Implication for High-Redshift Evolution:
The authors simulated shifting local galaxies from $z=0.5$ to $z=3.5$. They found that the observed decline in bulge strength ($C$) and disturbance ($A$) at high redshifts can be entirely explained by observational biases (loss of resolution and depth). The true number of disturbed or bulge-dominated galaxies at high $z$ is likely significantly higher than currently reported.

5. Significance

• Preparation for LSST: This work is essential for the upcoming Rubin LSST data releases. It provides the necessary tools to construct morphological catalogs that are consistent across the survey area and time, correcting for the varying depth of stacked images.
• Re-evaluating Galaxy Evolution: The study suggests that previous conclusions about the "disky" nature of early-universe galaxies or the scarcity of mergers at high $z$ may be artifacts of poor resolution and depth, rather than physical reality.

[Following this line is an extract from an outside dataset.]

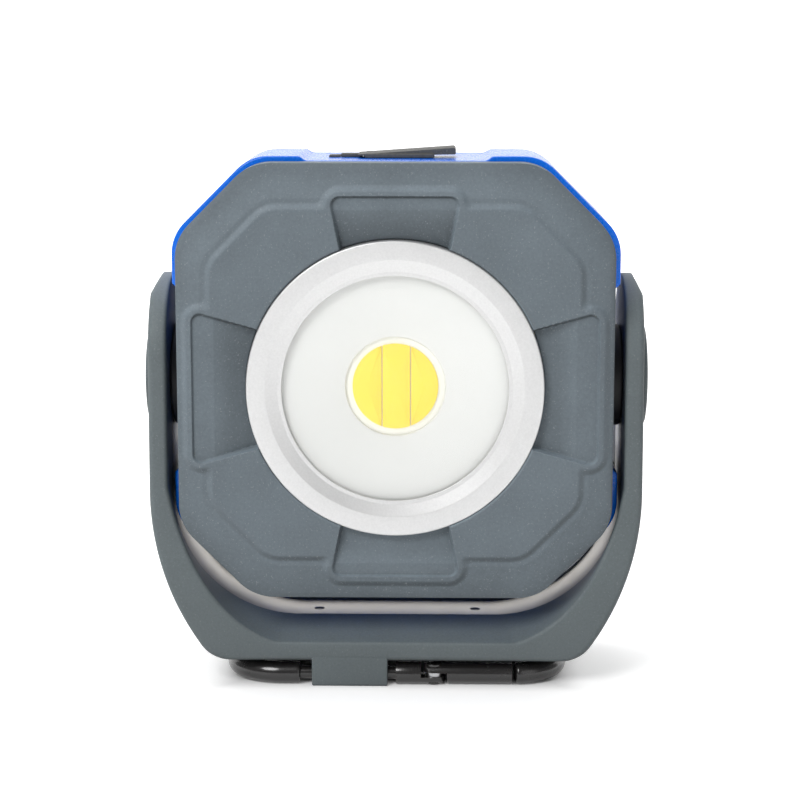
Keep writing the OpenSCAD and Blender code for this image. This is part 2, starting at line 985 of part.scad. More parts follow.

• Standardization: By providing correction functions and a unified package, the authors enable cross-survey comparisons (e.g., comparing HST, JWST, and LSST data) that were previously unreliable due to inconsistent metric behaviors.
• Machine Learning Readiness: The released dataset of 64,000 augmented images serves as a gold standard for training deep learning models to be invariant to observational biases, a critical step for automated morphology analysis in the era of big data.